Since the March 20 closure of the Southwest border to travel due to the coronavirus pandemic, and with U.S. immigration courts remained suspended, Pimentel says many are tired of waiting and frantic to get to the United States.

U.S. Rep. Henry Cuellar, D-Texas, vice chairman of the House Appropriations Homeland Security Subcommittee and who represents South Texas from the towns of Laredo to Mission, said in a call with media on Wednesday afternoon there has been an increase in people trying to cross the river and that has brought an uptick in drowning deaths.

“We’ve seen people drown, husbands and fathers,” Cuellar said.

“They say ‘please get me out of here. I can’t take it anymore.’ These families are at a breaking point and it’s terrible to be in these conditions,” Pimentel said.

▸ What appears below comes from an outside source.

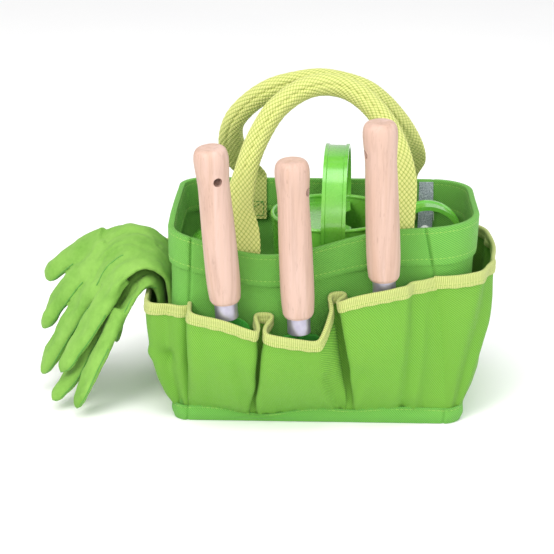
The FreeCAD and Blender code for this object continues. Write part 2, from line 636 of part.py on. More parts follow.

Catholic nun Sister Norma Pimentel, executive director of Catholic Charities of the Rio Grande Valley, is seen on Jan. 28, 2020, helps migrant families who live at a tent encampment in Matamoros, Mexico, while they await U.S. asylum hearings. (Border Report File Photo/Sandra Sanchez)

These families are at a breaking point and it’s terrible to be in these conditions.”

Sister Norma Pimentel, executive director of Catholic Charities of the Rio Grande Valley

Hurricane Hanna last month brought inches of rain onto the camp and caused the river to swell to unprecedented levels. There had been fear that the camp would be swamped, but then the river began to go down. But the high waters brought giant rats, poisonous snakes and swarms of mosquitoes, Pimentel said.

“The river brought a lot of rats so many of them. The families say they are everywhere and they are huge. They go underneath the tents. They bite the plastic and get into the tents and it’s a terrible problem when you wake up and see this giant rat on top of you,” she said.

Catholic Charities along with other NGO organizations that are helping the asylum-seekers paid for a local fumigator to repeatedly fog the camp to help with the mosquitoes, which Pimentel said is beginning to work. But, the rats and snakes continue to come in droves.

What’s not coming, however, are new migrants. She said Mexican authorities have closed the camp off to any new asylum-seekers out of fear they will bring COVID-19. There are about 1,100 migrants in the camp, give or take, she said. This is substantially down from the 3,000 to 4,000 who lived there in late 2019.

Most of those who remain knew Rodrigo and were mourning his death on Wednesday. Pimentel said many gathered to remember him and they were planning another memorial service, possibly for Wednesday evening. There had been talk of the migrants leaving the confines of the encampment to gather in the downtown plaza, but they selected not to. Mexican officials weeks ago erected a fence around the encampment and the migrants may not leave and visitors may not enter to prevent the spread of COVID-19 to the camp.

“Everybody was hurting bad and they came together as a way of healing service,” she said. “They chose not to go outside and stay here in a section of a camp for safety reasons.”